Il 10 agosto, una ulteriore assemblea del Popolo Carbonaro della Lucania Orientale, con dichiarazione pubblica indirizzata al Duca di Calabria e Vicario Generale del Regno di Napoli, il futuro Francesco I, faceva entrare ufficialmente la Basilicata nelle elezioni per il Parlamento Nazionale delle Due Sicilie, tenutesi il 3 settembre, con l'elezione di Domenico Cassino di Moliterno, Carlo Corbo di Avigliano, Innocenzo De Cesare di Craco, Gaetano Marotta di Trecchina, Paolo Melchiorre di Lauria, Francesco Petruccelli di Moliterno, Diodato Sansone di Bella, Diodato Sponsa di Avigliano.

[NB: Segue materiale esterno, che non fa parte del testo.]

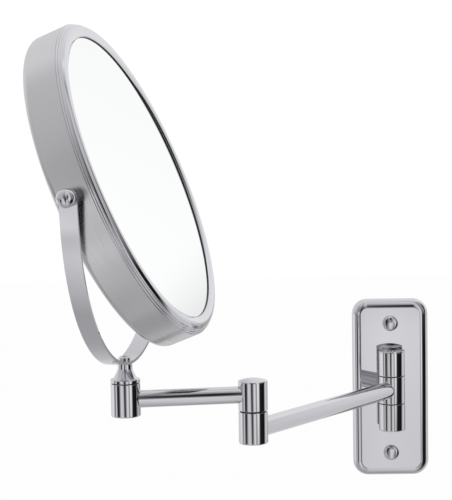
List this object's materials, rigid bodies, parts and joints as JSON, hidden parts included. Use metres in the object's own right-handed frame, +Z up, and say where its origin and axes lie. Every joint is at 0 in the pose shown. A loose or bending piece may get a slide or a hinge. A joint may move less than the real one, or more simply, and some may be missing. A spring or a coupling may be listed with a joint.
{
  "type": "extendable shaving mirror",
  "caption": "Round two-sided shaving mirror in a swivelling yoke on a folding jointed tube arm with a screwed rectangular wall plate.",
  "frame": {"origin": "middle of the wall plate's back face, halfway between the two wall screws, in the plane of the wall", "axes": "+Z up; the wall is the plane y = 0 with +Y into it, and the arm and the mirror are on the -Y side; +X is to the right for someone who faces the wall"},
  "size_m": [0.248, 0.2835, 0.3109],
  "materials": {
    "chrome": "polished chromium plate on brass and steel",
    "satin_chrome": "chromium plate over a brushed steel band",
    "mirror_glass": "silvered float glass",
    "steel": "zinc-plated steel fastener",
    "nylon": "black nylon",
    "core_plastic": "moulded polystyrene, hidden inside"
  },
  "bodies": {
    "wall_bracket": {"wall_plate": "chrome", "screw_caps": "chrome", "upper_knuckle": "chrome", "lower_knuckle": "chrome", "knuckle_screws": "steel", "hinge_bolt": "steel", "hinge_washers": "nylon", "hinge_spring_washer": "steel", "hinge_nut": "steel", "hinge_cap": "chrome"},
    "rear_arm": {"middle_knuckle": "chrome", "rear_arm_tube": "chrome", "elbow_lower_barrel": "chrome", "elbow_bolt": "steel", "elbow_washer": "nylon", "elbow_spring_washer": "steel", "elbow_nut": "steel"},
    "front_arm": {"elbow_upper_barrel": "chrome", "elbow_cap": "chrome", "front_arm_tube": "chrome", "swivel_barrel": "chrome", "swivel_bush": "nylon"},
    "yoke": {"swivel_stem": "chrome", "swivel_washer": "steel", "swivel_screw": "steel", "yoke_strip": "chrome", "yoke_screw": "chrome", "pivot_washers": "nylon"},
    "mirror": {"drum_band": "satin_chrome", "front_bezel": "chrome", "front_glass": "mirror_glass", "magnifying_glass": "mirror_glass", "spacer_ring": "core_plastic", "pivot_blocks": "steel", "pivot_bosses": "chrome", "pivot_studs": "steel", "dome_nuts": "chrome"}
  },
  "joints": [
    {"name": "wall_swivel", "type": "hinge", "parent": "wall_bracket", "child": "rear_arm", "pos_m": [0, -0.018, 0], "axis": [0, 0, 1], "range_deg": [-55.8, 124.2]},
    {"name": "elbow", "type": "hinge", "parent": "rear_arm", "child": "front_arm", "pos_m": [-0.09387, -0.15612, 0], "axis": [0, 0, 1], "continuous": true},
    {"name": "head_swivel", "type": "hinge", "parent": "front_arm", "child": "yoke", "pos_m": [-0.17082, -0.16886, 0], "axis": [0, 0, 1], "continuous": true},
    {"name": "mirror_tilt", "type": "hinge", "parent": "yoke", "child": "mirror", "pos_m": [-0.17082, -0.16886, 0.1528], "axis": [0.1959, 0.9806, 0], "continuous": true}
  ]
}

Con il precipitare degli eventi a Napoli, il 28 gennaio 1821, dopo la Convocazione del Parlamento Nazionale delle Due Sicilie e la dichiarazione di guerra all’Austria che aveva deciso l’occupazione del Mezzogiorno d’Italia, le truppe dei Legionari lucani, al comando di Diodato Sponsa, mossero verso il Lazio per congiungersi all’Armata del generale Guglielmo Pepe.
Dopo Antrodoco, il 21 aprile 1821 si ebbero ancora tentativi insurrezionali, come quelli dei capitani Giuseppe Venita e Domenico Corrado a Tito e Vignola (Pignola).
L'esercito austriaco entrato a Napoli si spinse fino in Basilicata: il 30 agosto, a Potenza, Laurenzana e Calvello, furono istituite quattro corti marziali, una delle quali presieduta dal maresciallo Philip Roth. Esse, tra il 13 marzo e il 10 aprile 1822, decretarono l'esecuzione, dopo processo sommario, dei protagonisti lucani dei moti insurrezionali, tra i quali Domenico Corrado, Giuseppe Venita e Carlo Mazziotta.